_GOAL_: Quote the whole listing word for word, please.

_DATA BLOCK_:
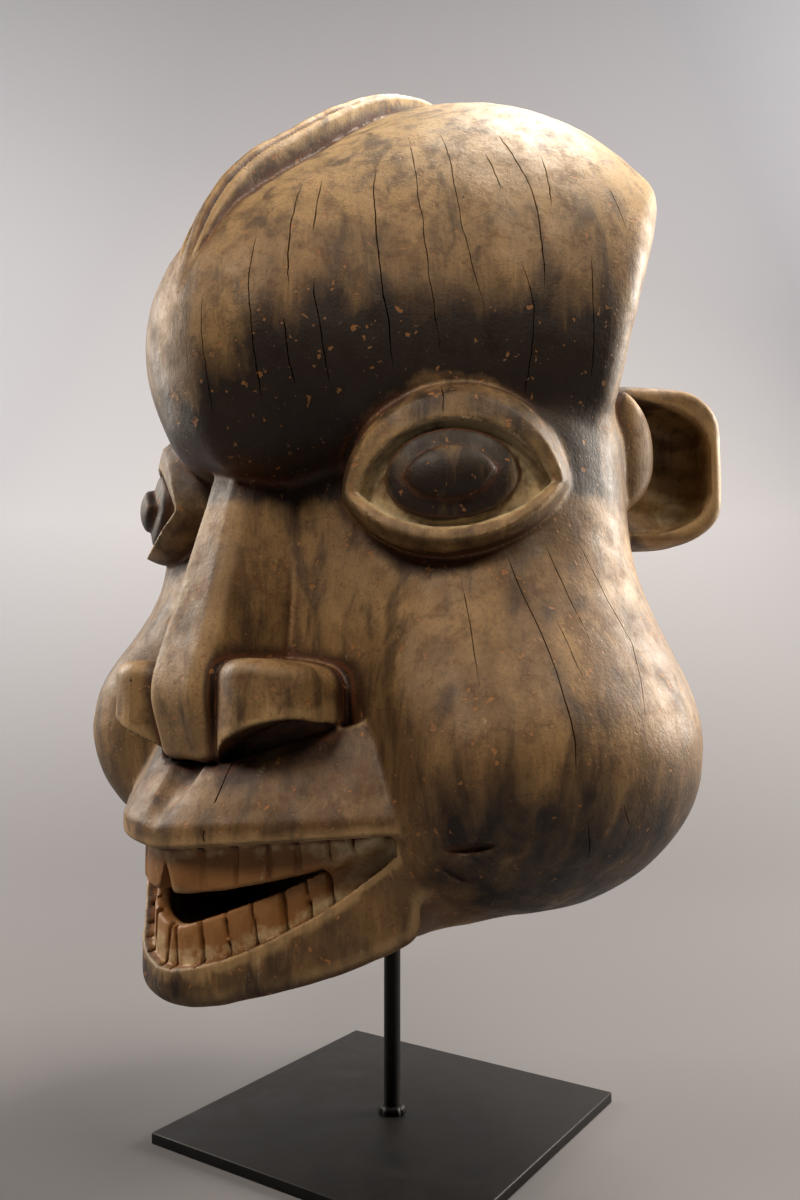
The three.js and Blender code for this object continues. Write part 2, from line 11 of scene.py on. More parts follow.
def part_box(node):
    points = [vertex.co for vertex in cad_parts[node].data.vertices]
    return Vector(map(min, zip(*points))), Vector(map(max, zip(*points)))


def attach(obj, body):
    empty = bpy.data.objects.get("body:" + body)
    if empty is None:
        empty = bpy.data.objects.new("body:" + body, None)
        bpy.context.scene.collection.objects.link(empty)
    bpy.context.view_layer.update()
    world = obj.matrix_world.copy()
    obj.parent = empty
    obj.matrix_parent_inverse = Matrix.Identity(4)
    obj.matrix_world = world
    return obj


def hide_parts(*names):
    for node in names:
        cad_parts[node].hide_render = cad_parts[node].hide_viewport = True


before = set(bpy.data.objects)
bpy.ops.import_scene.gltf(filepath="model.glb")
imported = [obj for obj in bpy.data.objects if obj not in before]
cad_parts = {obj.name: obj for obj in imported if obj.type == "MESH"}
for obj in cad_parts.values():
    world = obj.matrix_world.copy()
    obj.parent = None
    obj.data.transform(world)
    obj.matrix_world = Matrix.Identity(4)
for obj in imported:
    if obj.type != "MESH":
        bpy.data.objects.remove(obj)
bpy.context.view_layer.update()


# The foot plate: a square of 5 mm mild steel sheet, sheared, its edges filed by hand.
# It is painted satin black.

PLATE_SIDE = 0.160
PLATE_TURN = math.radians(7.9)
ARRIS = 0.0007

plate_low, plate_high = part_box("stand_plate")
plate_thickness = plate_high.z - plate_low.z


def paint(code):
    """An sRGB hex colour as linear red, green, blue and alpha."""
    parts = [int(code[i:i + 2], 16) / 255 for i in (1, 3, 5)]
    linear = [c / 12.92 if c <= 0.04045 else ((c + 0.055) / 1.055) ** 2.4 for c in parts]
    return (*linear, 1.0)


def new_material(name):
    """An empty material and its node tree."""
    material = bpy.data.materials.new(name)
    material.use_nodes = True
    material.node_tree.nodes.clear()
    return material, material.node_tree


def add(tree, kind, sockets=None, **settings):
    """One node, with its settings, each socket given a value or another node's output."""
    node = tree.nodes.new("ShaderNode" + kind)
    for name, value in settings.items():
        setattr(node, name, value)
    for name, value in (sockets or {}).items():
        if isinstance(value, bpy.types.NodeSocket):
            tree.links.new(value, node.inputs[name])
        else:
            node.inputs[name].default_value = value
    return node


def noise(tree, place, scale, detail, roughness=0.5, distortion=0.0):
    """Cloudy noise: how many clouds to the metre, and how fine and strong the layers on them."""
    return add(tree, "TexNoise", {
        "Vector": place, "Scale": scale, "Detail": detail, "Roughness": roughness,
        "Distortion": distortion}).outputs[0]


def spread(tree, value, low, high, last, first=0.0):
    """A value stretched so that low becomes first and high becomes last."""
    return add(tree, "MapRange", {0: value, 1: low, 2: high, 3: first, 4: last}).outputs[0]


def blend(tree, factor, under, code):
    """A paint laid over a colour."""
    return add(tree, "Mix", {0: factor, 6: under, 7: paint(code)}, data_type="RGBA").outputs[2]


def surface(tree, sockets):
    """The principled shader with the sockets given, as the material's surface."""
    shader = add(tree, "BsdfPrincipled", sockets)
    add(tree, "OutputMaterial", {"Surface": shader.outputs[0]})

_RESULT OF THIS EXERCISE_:
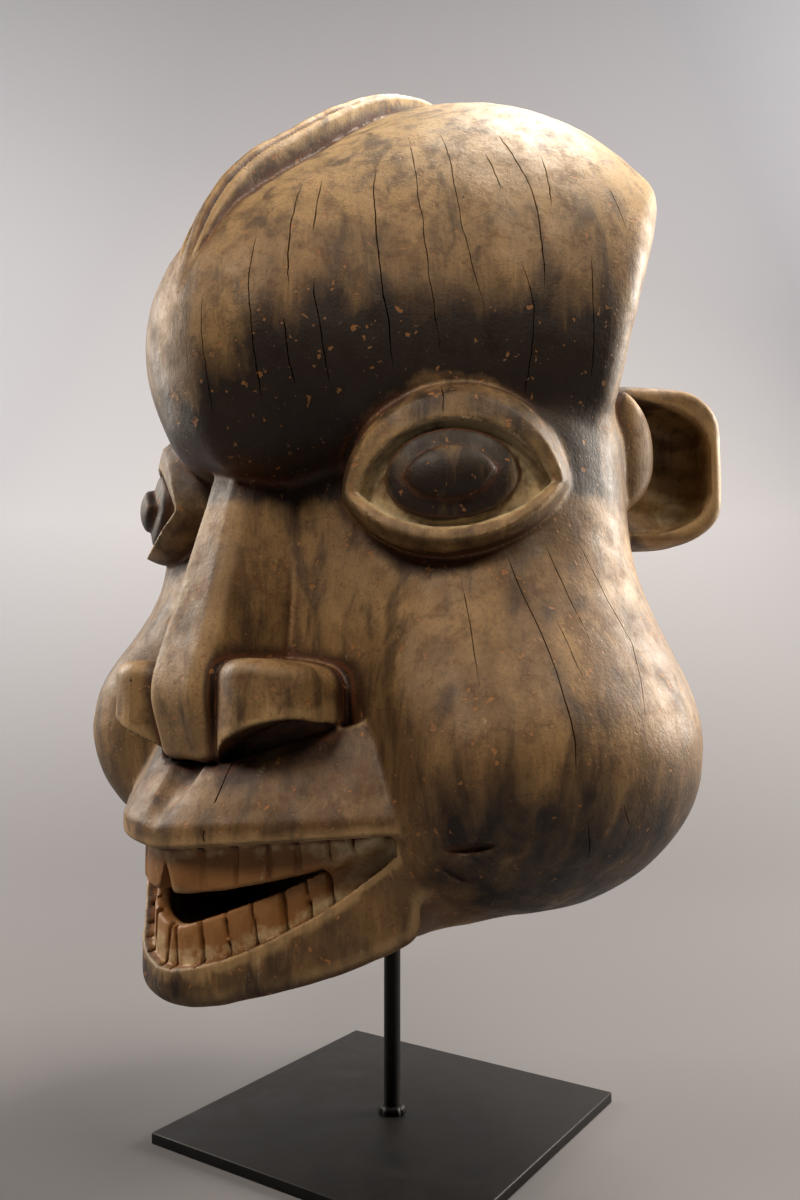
The three.js and Blender code for this object continues. Write part 2, from line 11 of scene.py on. More parts follow.
def part_box(node):
    points = [vertex.co for vertex in cad_parts[node].data.vertices]
    return Vector(map(min, zip(*points))), Vector(map(max, zip(*points)))


def attach(obj, body):
    empty = bpy.data.objects.get("body:" + body)
    if empty is None:
        empty = bpy.data.objects.new("body:" + body, None)
        bpy.context.scene.collection.objects.link(empty)
    bpy.context.view_layer.update()
    world = obj.matrix_world.copy()
    obj.parent = empty
    obj.matrix_parent_inverse = Matrix.Identity(4)
    obj.matrix_world = world
    return obj


def hide_parts(*names):
    for node in names:
        cad_parts[node].hide_render = cad_parts[node].hide_viewport = True


before = set(bpy.data.objects)
bpy.ops.import_scene.gltf(filepath="model.glb")
imported = [obj for obj in bpy.data.objects if obj not in before]
cad_parts = {obj.name: obj for obj in imported if obj.type == "MESH"}
for obj in cad_parts.values():
    world = obj.matrix_world.copy()
    obj.parent = None
    obj.data.transform(world)
    obj.matrix_world = Matrix.Identity(4)
for obj in imported:
    if obj.type != "MESH":
        bpy.data.objects.remove(obj)
bpy.context.view_layer.update()


# The foot plate: a square of 5 mm mild steel sheet, sheared, its edges filed by hand.
# It is painted satin black.

PLATE_SIDE = 0.160
PLATE_TURN = math.radians(7.9)
ARRIS = 0.0007

plate_low, plate_high = part_box("stand_plate")
plate_thickness = plate_high.z - plate_low.z


def paint(code):
    """An sRGB hex colour as linear red, green, blue and alpha."""
    parts = [int(code[i:i + 2], 16) / 255 for i in (1, 3, 5)]
    linear = [c / 12.92 if c <= 0.04045 else ((c + 0.055) / 1.055) ** 2.4 for c in parts]
    return (*linear, 1.0)


def new_material(name):
    """An empty material and its node tree."""
    material = bpy.data.materials.new(name)
    material.use_nodes = True
    material.node_tree.nodes.clear()
    return material, material.node_tree


def add(tree, kind, sockets=None, **settings):
    """One node, with its settings, each socket given a value or another node's output."""
    node = tree.nodes.new("ShaderNode" + kind)
    for name, value in settings.items():
        setattr(node, name, value)
    for name, value in (sockets or {}).items():
        if isinstance(value, bpy.types.NodeSocket):
            tree.links.new(value, node.inputs[name])
        else:
            node.inputs[name].default_value = value
    return node


def noise(tree, place, scale, detail, roughness=0.5, distortion=0.0):
    """Cloudy noise: how many clouds to the metre, and how fine and strong the layers on them."""
    return add(tree, "TexNoise", {
        "Vector": place, "Scale": scale, "Detail": detail, "Roughness": roughness,
        "Distortion": distortion}).outputs[0]


def spread(tree, value, low, high, last, first=0.0):
    """A value stretched so that low becomes first and high becomes last."""
    return add(tree, "MapRange", {0: value, 1: low, 2: high, 3: first, 4: last}).outputs[0]


def blend(tree, factor, under, code):
    """A paint laid over a colour."""
    return add(tree, "Mix", {0: factor, 6: under, 7: paint(code)}, data_type="RGBA").outputs[2]


def surface(tree, sockets):
    """The principled shader with the sockets given, as the material's surface."""
    shader = add(tree, "BsdfPrincipled", sockets)
    add(tree, "OutputMaterial", {"Surface": shader.outputs[0]})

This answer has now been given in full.